_Stated task:_
Repeat the records below exactly.

_Data for the task:_
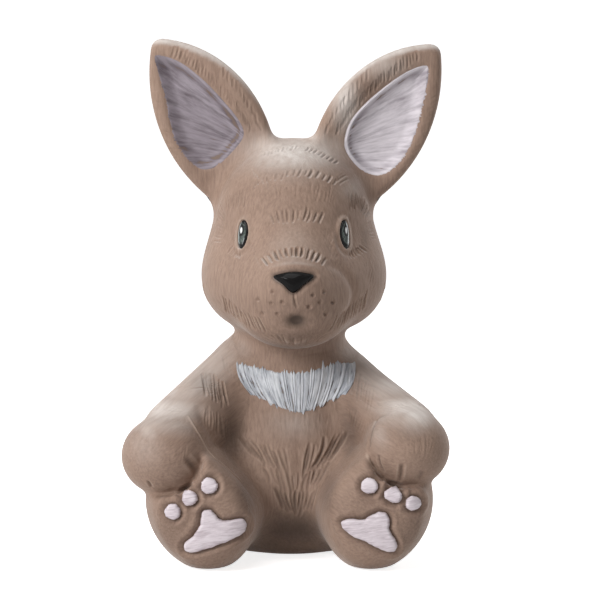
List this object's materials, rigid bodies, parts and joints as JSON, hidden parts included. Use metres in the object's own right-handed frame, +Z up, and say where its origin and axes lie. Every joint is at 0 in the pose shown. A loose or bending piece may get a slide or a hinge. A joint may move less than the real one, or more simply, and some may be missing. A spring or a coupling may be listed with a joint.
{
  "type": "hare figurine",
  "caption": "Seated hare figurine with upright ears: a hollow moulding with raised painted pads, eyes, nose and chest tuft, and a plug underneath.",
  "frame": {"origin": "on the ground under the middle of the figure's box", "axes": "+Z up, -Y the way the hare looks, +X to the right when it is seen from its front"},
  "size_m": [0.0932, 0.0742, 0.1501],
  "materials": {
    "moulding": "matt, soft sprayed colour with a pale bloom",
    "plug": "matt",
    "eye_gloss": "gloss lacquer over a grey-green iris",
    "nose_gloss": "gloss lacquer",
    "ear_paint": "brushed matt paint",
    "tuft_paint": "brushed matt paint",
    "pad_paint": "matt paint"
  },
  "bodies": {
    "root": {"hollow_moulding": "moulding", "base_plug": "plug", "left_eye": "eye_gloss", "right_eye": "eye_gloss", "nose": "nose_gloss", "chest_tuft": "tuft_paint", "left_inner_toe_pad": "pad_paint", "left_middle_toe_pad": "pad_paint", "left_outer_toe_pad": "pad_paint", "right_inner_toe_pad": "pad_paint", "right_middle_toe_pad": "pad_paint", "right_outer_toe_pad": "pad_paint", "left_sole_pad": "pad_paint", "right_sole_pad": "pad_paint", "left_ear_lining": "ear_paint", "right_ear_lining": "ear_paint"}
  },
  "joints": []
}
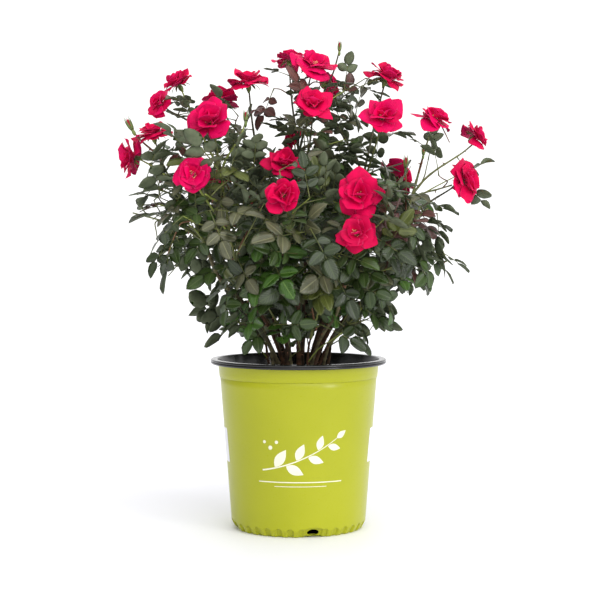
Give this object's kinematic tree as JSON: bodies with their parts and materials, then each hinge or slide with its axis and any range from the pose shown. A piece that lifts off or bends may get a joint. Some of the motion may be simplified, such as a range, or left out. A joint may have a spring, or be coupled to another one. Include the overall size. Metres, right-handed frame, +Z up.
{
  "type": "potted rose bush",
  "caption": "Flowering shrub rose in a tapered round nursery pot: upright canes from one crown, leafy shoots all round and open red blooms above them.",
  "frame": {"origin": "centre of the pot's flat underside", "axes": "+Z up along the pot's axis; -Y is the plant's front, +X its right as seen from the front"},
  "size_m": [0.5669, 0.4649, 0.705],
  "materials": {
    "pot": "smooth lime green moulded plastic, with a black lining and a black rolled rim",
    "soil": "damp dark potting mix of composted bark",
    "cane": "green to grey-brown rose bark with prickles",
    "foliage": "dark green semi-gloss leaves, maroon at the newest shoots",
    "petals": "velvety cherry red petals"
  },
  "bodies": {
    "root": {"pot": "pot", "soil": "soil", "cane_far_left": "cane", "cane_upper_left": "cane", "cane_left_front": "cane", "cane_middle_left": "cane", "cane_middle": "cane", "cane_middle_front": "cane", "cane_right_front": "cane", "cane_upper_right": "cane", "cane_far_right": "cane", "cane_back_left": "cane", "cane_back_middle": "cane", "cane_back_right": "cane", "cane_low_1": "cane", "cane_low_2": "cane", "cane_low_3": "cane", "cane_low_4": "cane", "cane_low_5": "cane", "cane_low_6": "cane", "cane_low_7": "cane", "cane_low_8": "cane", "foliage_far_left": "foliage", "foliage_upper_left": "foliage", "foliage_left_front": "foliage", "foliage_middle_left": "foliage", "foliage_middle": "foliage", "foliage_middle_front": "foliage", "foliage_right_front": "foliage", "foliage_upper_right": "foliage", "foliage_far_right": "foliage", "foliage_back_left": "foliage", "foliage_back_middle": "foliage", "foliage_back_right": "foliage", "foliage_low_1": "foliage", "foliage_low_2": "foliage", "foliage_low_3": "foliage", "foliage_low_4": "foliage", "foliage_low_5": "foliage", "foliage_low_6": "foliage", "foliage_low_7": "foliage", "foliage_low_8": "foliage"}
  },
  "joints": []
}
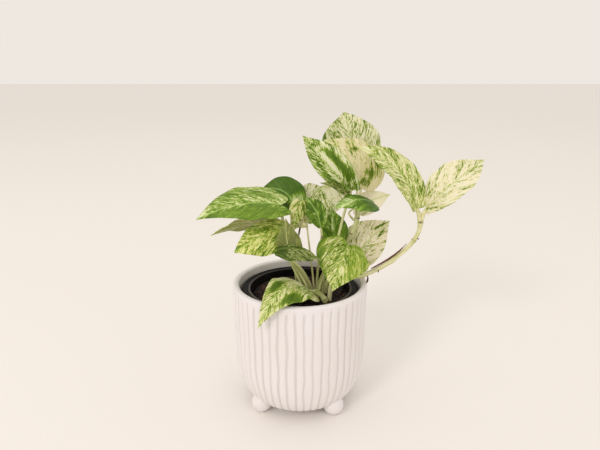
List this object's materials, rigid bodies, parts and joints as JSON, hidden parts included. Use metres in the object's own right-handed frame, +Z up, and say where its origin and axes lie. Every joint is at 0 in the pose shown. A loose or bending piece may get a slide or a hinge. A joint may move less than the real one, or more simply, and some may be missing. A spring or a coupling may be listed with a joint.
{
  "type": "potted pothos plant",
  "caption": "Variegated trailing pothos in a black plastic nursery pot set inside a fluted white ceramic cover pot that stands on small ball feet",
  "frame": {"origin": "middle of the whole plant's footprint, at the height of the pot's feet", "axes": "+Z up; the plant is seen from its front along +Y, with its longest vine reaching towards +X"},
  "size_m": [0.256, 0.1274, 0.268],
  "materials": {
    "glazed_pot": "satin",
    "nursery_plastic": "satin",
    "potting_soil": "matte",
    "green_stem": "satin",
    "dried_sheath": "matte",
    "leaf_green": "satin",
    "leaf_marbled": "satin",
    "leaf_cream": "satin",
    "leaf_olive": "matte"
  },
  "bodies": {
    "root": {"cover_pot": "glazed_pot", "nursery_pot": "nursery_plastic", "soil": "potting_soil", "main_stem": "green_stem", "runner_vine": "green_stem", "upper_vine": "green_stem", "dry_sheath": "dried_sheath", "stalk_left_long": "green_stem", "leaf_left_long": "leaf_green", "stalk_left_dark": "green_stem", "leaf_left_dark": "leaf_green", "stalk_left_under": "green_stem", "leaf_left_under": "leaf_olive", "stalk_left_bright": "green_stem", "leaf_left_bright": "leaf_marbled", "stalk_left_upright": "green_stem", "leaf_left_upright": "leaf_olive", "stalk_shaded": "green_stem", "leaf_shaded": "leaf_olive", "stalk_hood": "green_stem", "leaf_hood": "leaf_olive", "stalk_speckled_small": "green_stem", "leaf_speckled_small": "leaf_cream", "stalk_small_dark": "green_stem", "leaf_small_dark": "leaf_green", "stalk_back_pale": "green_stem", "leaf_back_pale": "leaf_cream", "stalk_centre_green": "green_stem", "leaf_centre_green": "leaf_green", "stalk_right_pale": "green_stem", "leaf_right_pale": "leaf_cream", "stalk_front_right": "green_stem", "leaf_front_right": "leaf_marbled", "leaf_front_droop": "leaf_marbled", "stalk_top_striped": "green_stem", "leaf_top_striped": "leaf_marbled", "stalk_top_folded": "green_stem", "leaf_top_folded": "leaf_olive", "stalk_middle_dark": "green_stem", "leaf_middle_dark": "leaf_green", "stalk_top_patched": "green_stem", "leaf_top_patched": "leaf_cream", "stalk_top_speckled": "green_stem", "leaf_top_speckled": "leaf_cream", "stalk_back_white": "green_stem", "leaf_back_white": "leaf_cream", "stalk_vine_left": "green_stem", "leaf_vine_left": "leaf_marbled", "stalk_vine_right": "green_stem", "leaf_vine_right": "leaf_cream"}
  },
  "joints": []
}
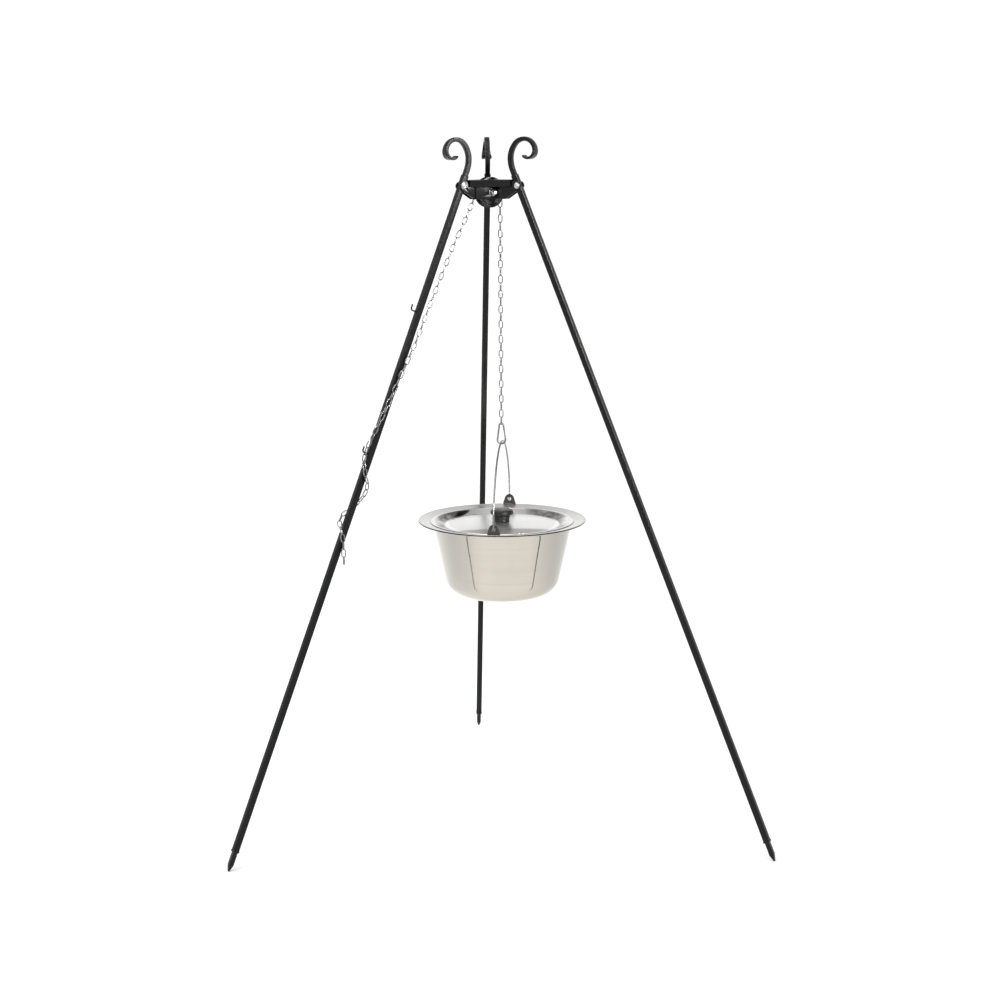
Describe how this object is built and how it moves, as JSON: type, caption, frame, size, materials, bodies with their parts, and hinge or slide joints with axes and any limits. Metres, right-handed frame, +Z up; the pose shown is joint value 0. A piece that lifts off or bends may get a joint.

_The completed task:_
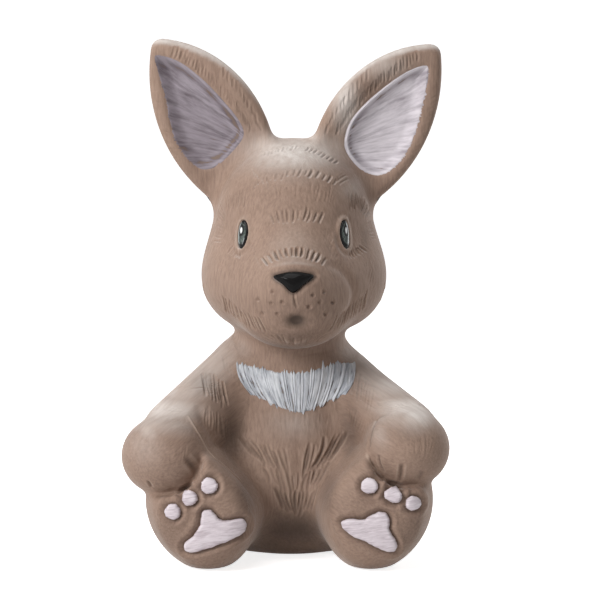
List this object's materials, rigid bodies, parts and joints as JSON, hidden parts included. Use metres in the object's own right-handed frame, +Z up, and say where its origin and axes lie. Every joint is at 0 in the pose shown. A loose or bending piece may get a slide or a hinge. A joint may move less than the real one, or more simply, and some may be missing. A spring or a coupling may be listed with a joint.
{
  "type": "hare figurine",
  "caption": "Seated hare figurine with upright ears: a hollow moulding with raised painted pads, eyes, nose and chest tuft, and a plug underneath.",
  "frame": {"origin": "on the ground under the middle of the figure's box", "axes": "+Z up, -Y the way the hare looks, +X to the right when it is seen from its front"},
  "size_m": [0.0932, 0.0742, 0.1501],
  "materials": {
    "moulding": "matt, soft sprayed colour with a pale bloom",
    "plug": "matt",
    "eye_gloss": "gloss lacquer over a grey-green iris",
    "nose_gloss": "gloss lacquer",
    "ear_paint": "brushed matt paint",
    "tuft_paint": "brushed matt paint",
    "pad_paint": "matt paint"
  },
  "bodies": {
    "root": {"hollow_moulding": "moulding", "base_plug": "plug", "left_eye": "eye_gloss", "right_eye": "eye_gloss", "nose": "nose_gloss", "chest_tuft": "tuft_paint", "left_inner_toe_pad": "pad_paint", "left_middle_toe_pad": "pad_paint", "left_outer_toe_pad": "pad_paint", "right_inner_toe_pad": "pad_paint", "right_middle_toe_pad": "pad_paint", "right_outer_toe_pad": "pad_paint", "left_sole_pad": "pad_paint", "right_sole_pad": "pad_paint", "left_ear_lining": "ear_paint", "right_ear_lining": "ear_paint"}
  },
  "joints": []
}
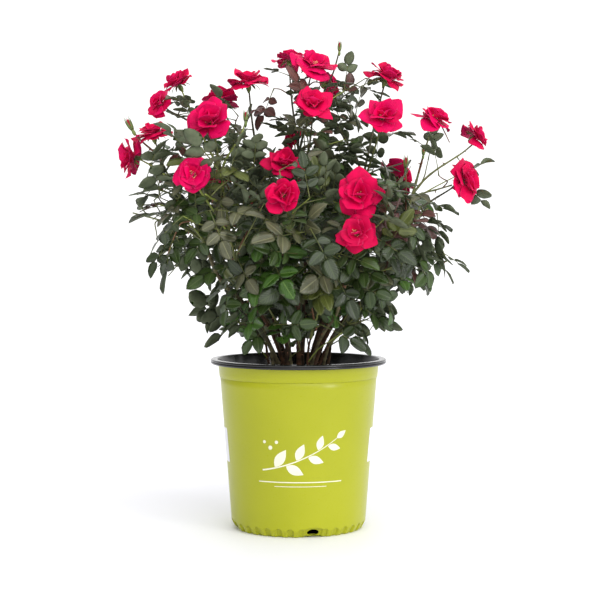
Give this object's kinematic tree as JSON: bodies with their parts and materials, then each hinge or slide with its axis and any range from the pose shown. A piece that lifts off or bends may get a joint. Some of the motion may be simplified, such as a range, or left out. A joint may have a spring, or be coupled to another one. Include the overall size. Metres, right-handed frame, +Z up.
{
  "type": "potted rose bush",
  "caption": "Flowering shrub rose in a tapered round nursery pot: upright canes from one crown, leafy shoots all round and open red blooms above them.",
  "frame": {"origin": "centre of the pot's flat underside", "axes": "+Z up along the pot's axis; -Y is the plant's front, +X its right as seen from the front"},
  "size_m": [0.5669, 0.4649, 0.705],
  "materials": {
    "pot": "smooth lime green moulded plastic, with a black lining and a black rolled rim",
    "soil": "damp dark potting mix of composted bark",
    "cane": "green to grey-brown rose bark with prickles",
    "foliage": "dark green semi-gloss leaves, maroon at the newest shoots",
    "petals": "velvety cherry red petals"
  },
  "bodies": {
    "root": {"pot": "pot", "soil": "soil", "cane_far_left": "cane", "cane_upper_left": "cane", "cane_left_front": "cane", "cane_middle_left": "cane", "cane_middle": "cane", "cane_middle_front": "cane", "cane_right_front": "cane", "cane_upper_right": "cane", "cane_far_right": "cane", "cane_back_left": "cane", "cane_back_middle": "cane", "cane_back_right": "cane", "cane_low_1": "cane", "cane_low_2": "cane", "cane_low_3": "cane", "cane_low_4": "cane", "cane_low_5": "cane", "cane_low_6": "cane", "cane_low_7": "cane", "cane_low_8": "cane", "foliage_far_left": "foliage", "foliage_upper_left": "foliage", "foliage_left_front": "foliage", "foliage_middle_left": "foliage", "foliage_middle": "foliage", "foliage_middle_front": "foliage", "foliage_right_front": "foliage", "foliage_upper_right": "foliage", "foliage_far_right": "foliage", "foliage_back_left": "foliage", "foliage_back_middle": "foliage", "foliage_back_right": "foliage", "foliage_low_1": "foliage", "foliage_low_2": "foliage", "foliage_low_3": "foliage", "foliage_low_4": "foliage", "foliage_low_5": "foliage", "foliage_low_6": "foliage", "foliage_low_7": "foliage", "foliage_low_8": "foliage"}
  },
  "joints": []
}
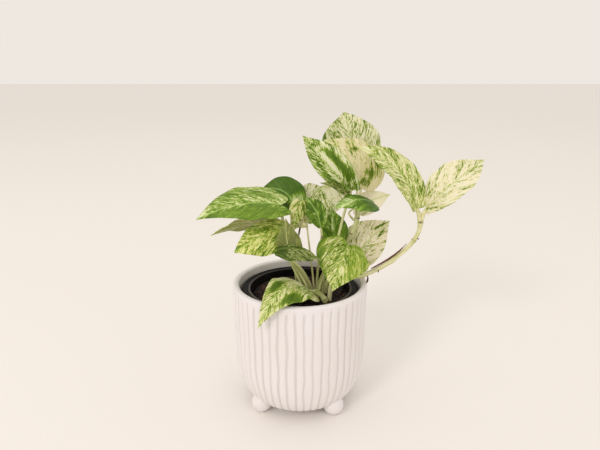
List this object's materials, rigid bodies, parts and joints as JSON, hidden parts included. Use metres in the object's own right-handed frame, +Z up, and say where its origin and axes lie. Every joint is at 0 in the pose shown. A loose or bending piece may get a slide or a hinge. A joint may move less than the real one, or more simply, and some may be missing. A spring or a coupling may be listed with a joint.
{
  "type": "potted pothos plant",
  "caption": "Variegated trailing pothos in a black plastic nursery pot set inside a fluted white ceramic cover pot that stands on small ball feet",
  "frame": {"origin": "middle of the whole plant's footprint, at the height of the pot's feet", "axes": "+Z up; the plant is seen from its front along +Y, with its longest vine reaching towards +X"},
  "size_m": [0.256, 0.1274, 0.268],
  "materials": {
    "glazed_pot": "satin",
    "nursery_plastic": "satin",
    "potting_soil": "matte",
    "green_stem": "satin",
    "dried_sheath": "matte",
    "leaf_green": "satin",
    "leaf_marbled": "satin",
    "leaf_cream": "satin",
    "leaf_olive": "matte"
  },
  "bodies": {
    "root": {"cover_pot": "glazed_pot", "nursery_pot": "nursery_plastic", "soil": "potting_soil", "main_stem": "green_stem", "runner_vine": "green_stem", "upper_vine": "green_stem", "dry_sheath": "dried_sheath", "stalk_left_long": "green_stem", "leaf_left_long": "leaf_green", "stalk_left_dark": "green_stem", "leaf_left_dark": "leaf_green", "stalk_left_under": "green_stem", "leaf_left_under": "leaf_olive", "stalk_left_bright": "green_stem", "leaf_left_bright": "leaf_marbled", "stalk_left_upright": "green_stem", "leaf_left_upright": "leaf_olive", "stalk_shaded": "green_stem", "leaf_shaded": "leaf_olive", "stalk_hood": "green_stem", "leaf_hood": "leaf_olive", "stalk_speckled_small": "green_stem", "leaf_speckled_small": "leaf_cream", "stalk_small_dark": "green_stem", "leaf_small_dark": "leaf_green", "stalk_back_pale": "green_stem", "leaf_back_pale": "leaf_cream", "stalk_centre_green": "green_stem", "leaf_centre_green": "leaf_green", "stalk_right_pale": "green_stem", "leaf_right_pale": "leaf_cream", "stalk_front_right": "green_stem", "leaf_front_right": "leaf_marbled", "leaf_front_droop": "leaf_marbled", "stalk_top_striped": "green_stem", "leaf_top_striped": "leaf_marbled", "stalk_top_folded": "green_stem", "leaf_top_folded": "leaf_olive", "stalk_middle_dark": "green_stem", "leaf_middle_dark": "leaf_green", "stalk_top_patched": "green_stem", "leaf_top_patched": "leaf_cream", "stalk_top_speckled": "green_stem", "leaf_top_speckled": "leaf_cream", "stalk_back_white": "green_stem", "leaf_back_white": "leaf_cream", "stalk_vine_left": "green_stem", "leaf_vine_left": "leaf_marbled", "stalk_vine_right": "green_stem", "leaf_vine_right": "leaf_cream"}
  },
  "joints": []
}
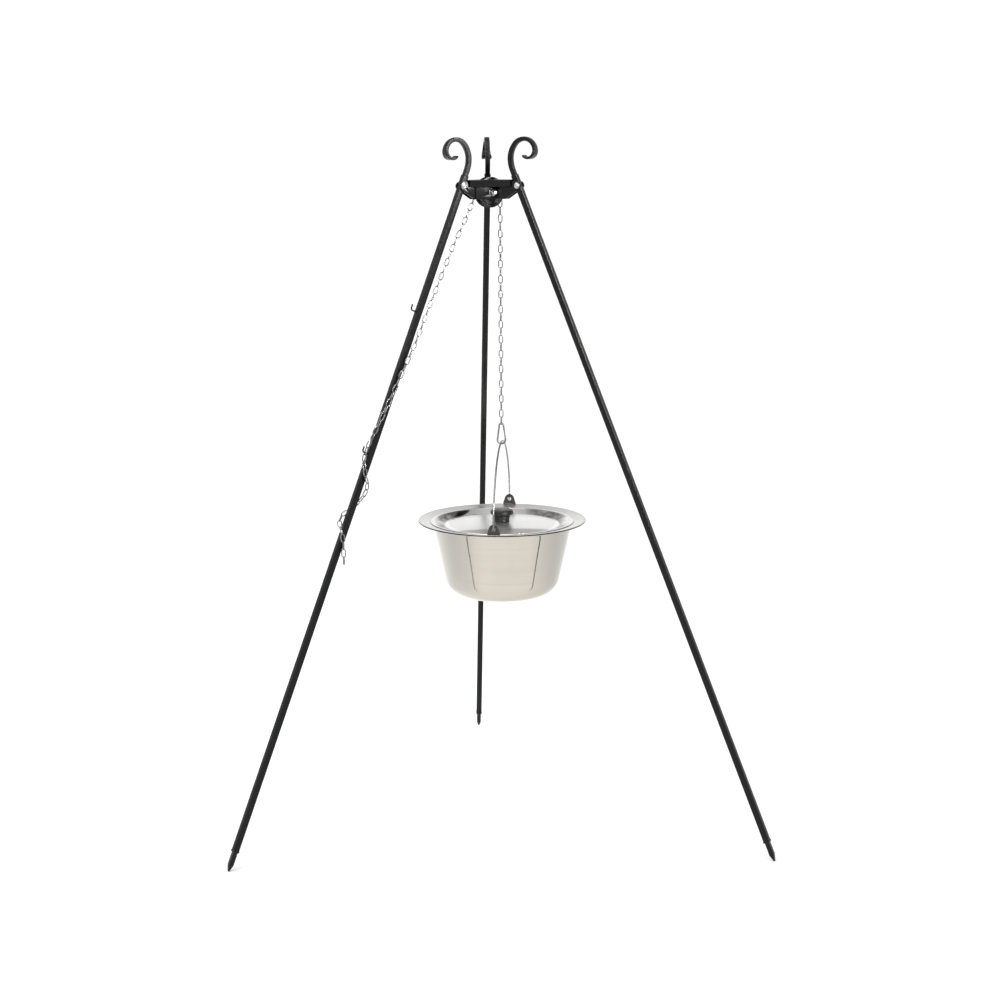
Describe how this object is built and how it moves, as JSON: type, caption, frame, size, materials, bodies with their parts, and hinge or slide joints with axes and any limits. Metres, right-handed frame, +Z up; the pose shown is joint value 0. A piece that lifts off or bends may get a joint.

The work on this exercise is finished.